If you're analyzing more than one file, you get a column total at the
bottom of the output, plus a file count. And if you're dealing with more
than one programming language, you'll get a breakdown by language. Here's
an example of a further refinement of the DejaGnu analysis I mentioned earlier,
to help sclc figure out the programming language and to tell it to ignore
certain files.
$ sclc.pl -language .exp=tcl -language .itcl=tcl -except '.*\.(rtf|in|am)' \
-recurse -ignore -counts Lines+Blank+Cmnts+NCSL .
Lines Blank Cmnts NCSL
===== ===== ===== ===== ===================================================
36 1 1 34 ./.clean (shell)
901 134 314 453 ./aclocal.m4 (shell)
23 4 11 8 ./baseboards/a29k-udi.exp (Tcl)
37 8 15 14 ./baseboards/arc-sim.exp (Tcl)
...
34277 3985 6952 23504 ----- Tcl ----- (256 files)
409 63 38 310 ----- C++ ----- (2 files)
345 44 16 289 ----- C ----- (6 files)
24652 2588 2882 19291 ----- shell ----- (51 files)
2223 214 606 1416 ----- Lisp ----- (1 file)

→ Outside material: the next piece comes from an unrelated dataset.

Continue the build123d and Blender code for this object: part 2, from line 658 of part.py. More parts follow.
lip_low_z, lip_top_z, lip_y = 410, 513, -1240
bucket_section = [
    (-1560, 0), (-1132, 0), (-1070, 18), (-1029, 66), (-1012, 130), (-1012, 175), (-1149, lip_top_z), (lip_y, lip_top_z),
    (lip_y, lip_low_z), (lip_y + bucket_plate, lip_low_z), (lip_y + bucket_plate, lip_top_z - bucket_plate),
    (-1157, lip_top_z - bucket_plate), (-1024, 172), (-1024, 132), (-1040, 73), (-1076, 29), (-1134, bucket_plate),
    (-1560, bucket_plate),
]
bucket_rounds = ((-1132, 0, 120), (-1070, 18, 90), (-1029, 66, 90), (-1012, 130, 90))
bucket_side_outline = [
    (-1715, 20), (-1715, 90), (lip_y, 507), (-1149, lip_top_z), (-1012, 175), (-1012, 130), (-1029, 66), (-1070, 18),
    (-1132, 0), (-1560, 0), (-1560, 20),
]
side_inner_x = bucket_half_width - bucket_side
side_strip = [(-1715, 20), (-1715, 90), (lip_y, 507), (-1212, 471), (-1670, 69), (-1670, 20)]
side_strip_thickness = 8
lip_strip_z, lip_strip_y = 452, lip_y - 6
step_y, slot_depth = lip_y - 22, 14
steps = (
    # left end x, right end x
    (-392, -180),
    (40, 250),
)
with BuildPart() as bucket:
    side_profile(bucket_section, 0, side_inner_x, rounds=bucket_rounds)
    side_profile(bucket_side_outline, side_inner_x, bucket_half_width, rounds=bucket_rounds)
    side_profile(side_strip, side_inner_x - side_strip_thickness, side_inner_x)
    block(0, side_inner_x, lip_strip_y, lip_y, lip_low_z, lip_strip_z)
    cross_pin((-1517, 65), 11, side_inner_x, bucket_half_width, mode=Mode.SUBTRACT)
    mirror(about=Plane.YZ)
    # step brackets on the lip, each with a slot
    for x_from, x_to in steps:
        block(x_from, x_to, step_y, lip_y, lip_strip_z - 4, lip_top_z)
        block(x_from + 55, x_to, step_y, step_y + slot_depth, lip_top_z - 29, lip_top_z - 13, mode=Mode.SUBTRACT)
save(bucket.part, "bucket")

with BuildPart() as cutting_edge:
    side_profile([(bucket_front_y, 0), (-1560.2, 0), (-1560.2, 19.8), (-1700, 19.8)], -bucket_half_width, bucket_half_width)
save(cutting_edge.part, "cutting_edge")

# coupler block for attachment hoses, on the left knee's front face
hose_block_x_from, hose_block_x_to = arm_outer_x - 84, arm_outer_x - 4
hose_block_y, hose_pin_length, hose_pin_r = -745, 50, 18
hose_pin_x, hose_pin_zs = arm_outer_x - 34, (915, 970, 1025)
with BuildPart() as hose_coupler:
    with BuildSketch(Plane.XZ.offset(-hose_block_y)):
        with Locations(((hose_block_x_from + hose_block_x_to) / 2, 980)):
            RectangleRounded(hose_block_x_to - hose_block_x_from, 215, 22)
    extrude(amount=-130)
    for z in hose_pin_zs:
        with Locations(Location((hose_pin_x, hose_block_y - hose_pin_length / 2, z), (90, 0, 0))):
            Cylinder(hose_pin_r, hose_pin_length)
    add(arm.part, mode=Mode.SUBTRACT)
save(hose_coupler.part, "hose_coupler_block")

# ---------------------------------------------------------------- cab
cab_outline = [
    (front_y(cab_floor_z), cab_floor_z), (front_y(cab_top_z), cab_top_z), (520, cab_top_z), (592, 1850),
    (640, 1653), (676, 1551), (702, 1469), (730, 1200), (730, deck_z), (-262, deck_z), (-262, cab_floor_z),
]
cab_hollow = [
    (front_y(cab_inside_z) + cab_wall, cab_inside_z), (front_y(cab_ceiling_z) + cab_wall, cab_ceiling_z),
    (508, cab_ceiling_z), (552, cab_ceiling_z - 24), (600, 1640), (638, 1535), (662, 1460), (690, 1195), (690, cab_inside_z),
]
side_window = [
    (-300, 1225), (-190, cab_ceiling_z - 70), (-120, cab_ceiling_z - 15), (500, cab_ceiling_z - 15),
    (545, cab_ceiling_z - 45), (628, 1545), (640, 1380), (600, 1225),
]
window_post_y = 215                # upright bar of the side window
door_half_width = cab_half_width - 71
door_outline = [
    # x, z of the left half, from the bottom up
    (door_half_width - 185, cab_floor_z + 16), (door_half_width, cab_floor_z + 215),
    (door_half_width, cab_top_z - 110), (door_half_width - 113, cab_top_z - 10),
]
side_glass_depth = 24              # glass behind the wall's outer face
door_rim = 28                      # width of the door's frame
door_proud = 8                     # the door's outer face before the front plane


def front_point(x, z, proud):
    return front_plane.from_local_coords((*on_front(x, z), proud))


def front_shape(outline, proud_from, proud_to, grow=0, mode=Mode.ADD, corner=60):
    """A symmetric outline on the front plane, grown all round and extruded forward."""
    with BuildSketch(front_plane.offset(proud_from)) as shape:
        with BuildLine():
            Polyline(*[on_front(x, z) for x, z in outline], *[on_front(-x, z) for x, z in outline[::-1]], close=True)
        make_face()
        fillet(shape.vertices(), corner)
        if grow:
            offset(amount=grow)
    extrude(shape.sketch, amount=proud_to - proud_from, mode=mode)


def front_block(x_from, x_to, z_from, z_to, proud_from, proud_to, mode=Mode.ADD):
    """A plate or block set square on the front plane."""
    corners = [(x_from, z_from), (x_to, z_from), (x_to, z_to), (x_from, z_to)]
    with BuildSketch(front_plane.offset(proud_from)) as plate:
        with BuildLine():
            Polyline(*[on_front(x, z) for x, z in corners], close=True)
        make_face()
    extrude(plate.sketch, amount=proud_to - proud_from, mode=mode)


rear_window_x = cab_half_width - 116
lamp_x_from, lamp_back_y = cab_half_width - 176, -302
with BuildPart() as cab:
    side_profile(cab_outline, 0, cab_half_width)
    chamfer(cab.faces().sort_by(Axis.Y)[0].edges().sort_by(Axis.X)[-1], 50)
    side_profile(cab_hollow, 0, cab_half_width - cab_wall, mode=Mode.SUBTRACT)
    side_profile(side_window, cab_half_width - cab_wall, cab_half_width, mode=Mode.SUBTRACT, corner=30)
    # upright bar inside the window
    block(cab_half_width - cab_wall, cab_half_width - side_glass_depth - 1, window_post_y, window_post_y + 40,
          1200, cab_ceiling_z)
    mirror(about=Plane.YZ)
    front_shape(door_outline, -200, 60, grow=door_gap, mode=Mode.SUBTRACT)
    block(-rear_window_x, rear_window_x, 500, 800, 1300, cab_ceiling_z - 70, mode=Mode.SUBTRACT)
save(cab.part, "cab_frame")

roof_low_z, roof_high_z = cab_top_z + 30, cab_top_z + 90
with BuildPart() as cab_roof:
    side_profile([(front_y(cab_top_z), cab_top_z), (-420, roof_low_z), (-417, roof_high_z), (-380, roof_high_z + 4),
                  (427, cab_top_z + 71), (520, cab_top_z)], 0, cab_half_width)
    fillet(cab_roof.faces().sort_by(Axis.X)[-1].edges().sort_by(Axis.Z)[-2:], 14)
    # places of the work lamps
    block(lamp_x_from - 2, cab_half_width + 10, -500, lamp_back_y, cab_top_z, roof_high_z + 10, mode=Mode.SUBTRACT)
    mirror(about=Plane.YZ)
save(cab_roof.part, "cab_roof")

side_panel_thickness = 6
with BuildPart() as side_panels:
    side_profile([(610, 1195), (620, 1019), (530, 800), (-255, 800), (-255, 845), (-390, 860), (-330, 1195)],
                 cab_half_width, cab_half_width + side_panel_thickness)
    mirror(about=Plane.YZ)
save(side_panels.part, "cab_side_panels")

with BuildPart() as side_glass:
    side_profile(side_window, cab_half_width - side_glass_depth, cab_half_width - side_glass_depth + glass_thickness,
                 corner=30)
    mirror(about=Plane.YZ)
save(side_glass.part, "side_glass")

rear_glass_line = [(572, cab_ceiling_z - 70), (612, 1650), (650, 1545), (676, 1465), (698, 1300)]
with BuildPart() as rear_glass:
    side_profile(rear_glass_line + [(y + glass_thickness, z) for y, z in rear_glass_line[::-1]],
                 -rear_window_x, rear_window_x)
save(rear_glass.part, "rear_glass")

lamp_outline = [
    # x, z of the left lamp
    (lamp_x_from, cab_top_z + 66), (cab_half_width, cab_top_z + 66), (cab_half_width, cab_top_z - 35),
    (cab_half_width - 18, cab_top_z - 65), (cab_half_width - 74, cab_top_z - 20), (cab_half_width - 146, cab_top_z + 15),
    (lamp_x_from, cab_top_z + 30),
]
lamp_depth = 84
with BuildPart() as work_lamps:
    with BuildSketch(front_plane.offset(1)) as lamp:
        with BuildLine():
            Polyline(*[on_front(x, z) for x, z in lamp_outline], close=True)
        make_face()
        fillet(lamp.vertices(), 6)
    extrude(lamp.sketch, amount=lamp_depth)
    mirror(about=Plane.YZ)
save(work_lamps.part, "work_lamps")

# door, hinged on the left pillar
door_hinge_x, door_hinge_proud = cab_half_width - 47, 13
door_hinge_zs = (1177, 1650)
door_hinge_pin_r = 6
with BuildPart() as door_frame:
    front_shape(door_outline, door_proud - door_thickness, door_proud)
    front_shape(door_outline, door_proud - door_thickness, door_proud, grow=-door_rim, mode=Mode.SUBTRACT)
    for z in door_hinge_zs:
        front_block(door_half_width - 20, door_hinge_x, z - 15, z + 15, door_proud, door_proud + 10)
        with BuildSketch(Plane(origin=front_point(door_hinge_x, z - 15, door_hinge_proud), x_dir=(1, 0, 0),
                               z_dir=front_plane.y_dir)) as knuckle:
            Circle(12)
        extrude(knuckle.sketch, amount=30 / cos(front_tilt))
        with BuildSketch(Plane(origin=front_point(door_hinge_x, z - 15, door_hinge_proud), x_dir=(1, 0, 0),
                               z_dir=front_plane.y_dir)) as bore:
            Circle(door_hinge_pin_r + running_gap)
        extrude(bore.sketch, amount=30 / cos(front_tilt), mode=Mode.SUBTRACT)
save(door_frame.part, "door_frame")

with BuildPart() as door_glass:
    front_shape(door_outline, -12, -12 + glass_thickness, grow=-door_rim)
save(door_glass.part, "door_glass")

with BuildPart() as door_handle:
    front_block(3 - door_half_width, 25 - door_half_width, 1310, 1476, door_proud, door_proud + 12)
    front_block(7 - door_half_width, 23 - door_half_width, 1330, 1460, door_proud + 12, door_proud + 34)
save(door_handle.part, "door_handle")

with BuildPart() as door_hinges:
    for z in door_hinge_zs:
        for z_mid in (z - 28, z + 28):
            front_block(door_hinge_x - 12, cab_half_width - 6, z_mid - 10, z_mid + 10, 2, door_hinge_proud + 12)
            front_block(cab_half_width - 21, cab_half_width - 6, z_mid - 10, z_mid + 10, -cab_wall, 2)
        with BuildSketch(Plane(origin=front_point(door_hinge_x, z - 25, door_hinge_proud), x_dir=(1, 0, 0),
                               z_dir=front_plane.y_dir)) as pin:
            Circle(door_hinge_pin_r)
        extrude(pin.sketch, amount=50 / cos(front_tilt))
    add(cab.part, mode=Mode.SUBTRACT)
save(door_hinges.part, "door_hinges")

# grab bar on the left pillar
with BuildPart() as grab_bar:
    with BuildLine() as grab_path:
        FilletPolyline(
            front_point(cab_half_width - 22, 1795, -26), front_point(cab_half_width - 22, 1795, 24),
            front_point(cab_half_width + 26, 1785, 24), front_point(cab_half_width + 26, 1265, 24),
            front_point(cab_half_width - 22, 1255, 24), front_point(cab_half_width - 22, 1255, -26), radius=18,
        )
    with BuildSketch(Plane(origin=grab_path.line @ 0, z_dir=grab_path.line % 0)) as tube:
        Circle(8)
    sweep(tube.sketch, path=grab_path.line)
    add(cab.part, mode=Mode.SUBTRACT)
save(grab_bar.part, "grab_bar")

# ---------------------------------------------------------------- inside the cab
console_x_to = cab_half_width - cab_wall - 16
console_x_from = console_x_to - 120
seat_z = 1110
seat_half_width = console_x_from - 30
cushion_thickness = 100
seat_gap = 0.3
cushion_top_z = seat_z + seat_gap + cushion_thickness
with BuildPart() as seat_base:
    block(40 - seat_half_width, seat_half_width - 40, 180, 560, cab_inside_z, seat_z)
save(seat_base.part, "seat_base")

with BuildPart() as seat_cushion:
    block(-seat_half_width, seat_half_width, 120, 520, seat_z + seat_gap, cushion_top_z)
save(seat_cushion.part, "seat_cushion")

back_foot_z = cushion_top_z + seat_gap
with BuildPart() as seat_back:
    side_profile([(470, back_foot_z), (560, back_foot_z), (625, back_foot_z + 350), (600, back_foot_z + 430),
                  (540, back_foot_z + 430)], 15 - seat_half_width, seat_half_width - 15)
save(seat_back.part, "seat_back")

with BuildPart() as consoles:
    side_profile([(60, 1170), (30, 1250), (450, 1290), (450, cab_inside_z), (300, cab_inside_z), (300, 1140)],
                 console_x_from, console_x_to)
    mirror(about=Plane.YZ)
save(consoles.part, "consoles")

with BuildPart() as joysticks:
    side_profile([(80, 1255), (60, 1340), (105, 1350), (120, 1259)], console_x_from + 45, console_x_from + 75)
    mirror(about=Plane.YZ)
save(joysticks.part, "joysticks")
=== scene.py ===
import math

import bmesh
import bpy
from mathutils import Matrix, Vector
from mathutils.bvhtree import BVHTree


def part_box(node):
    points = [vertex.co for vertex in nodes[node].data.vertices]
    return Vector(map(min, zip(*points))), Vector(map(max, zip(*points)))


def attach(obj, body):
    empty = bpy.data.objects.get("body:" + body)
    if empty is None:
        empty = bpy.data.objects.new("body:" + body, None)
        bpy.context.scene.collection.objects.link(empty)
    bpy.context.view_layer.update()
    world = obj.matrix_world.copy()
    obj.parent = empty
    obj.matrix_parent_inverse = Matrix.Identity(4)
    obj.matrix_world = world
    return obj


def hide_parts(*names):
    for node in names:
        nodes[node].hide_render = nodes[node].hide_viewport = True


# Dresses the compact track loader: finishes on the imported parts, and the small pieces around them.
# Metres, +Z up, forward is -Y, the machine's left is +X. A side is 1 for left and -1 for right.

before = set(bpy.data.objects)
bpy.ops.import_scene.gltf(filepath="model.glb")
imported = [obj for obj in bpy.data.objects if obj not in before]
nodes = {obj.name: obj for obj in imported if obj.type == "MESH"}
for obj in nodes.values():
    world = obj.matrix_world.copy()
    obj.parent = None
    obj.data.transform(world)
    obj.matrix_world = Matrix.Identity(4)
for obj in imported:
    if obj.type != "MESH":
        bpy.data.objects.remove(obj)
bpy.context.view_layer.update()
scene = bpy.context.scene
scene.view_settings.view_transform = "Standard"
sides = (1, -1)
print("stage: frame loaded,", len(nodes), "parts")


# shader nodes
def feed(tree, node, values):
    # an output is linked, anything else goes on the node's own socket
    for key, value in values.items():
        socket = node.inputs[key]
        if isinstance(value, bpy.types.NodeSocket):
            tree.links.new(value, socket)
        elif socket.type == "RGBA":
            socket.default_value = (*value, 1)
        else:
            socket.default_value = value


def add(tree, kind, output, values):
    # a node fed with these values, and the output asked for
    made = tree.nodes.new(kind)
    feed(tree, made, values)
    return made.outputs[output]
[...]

61906 6894 10494 44810 ***** TOTAL ***** (316 files)
This still needs further tuning, because there are still documentation
files like ".clean" above that shouldn't be counted, m4 files that might
should be counted but not as shell scripts, and all the ".in" and ".am"
files that I haven't figured out. So what counts as code that needs to be
counted? Tools aren't going to help much with that conundrum.
Sclc is packaged with the cdiff tool, which is a wrapper on top of the
cleardiff command in the ClearCase configuration management system. Sclc
has a few command line options for interfacing with cdiff. It probably wouldn't
take much effort to enhance sclc to talk to other configuration management
systems as well. But sclc works just fine if you don't use ClearCase.
Note that the URL for sclc is a redirect to a different site. Be sure
to take note of the bradapp.net URL, because the underlying page has changed
recently, and it may change again.
There are many freeware metrics tools lurking around the Internet, especially
for C code, though most of them are orphaned. Sclc is slightly rough around
the edges, but it's my favorite among the tools I've tried.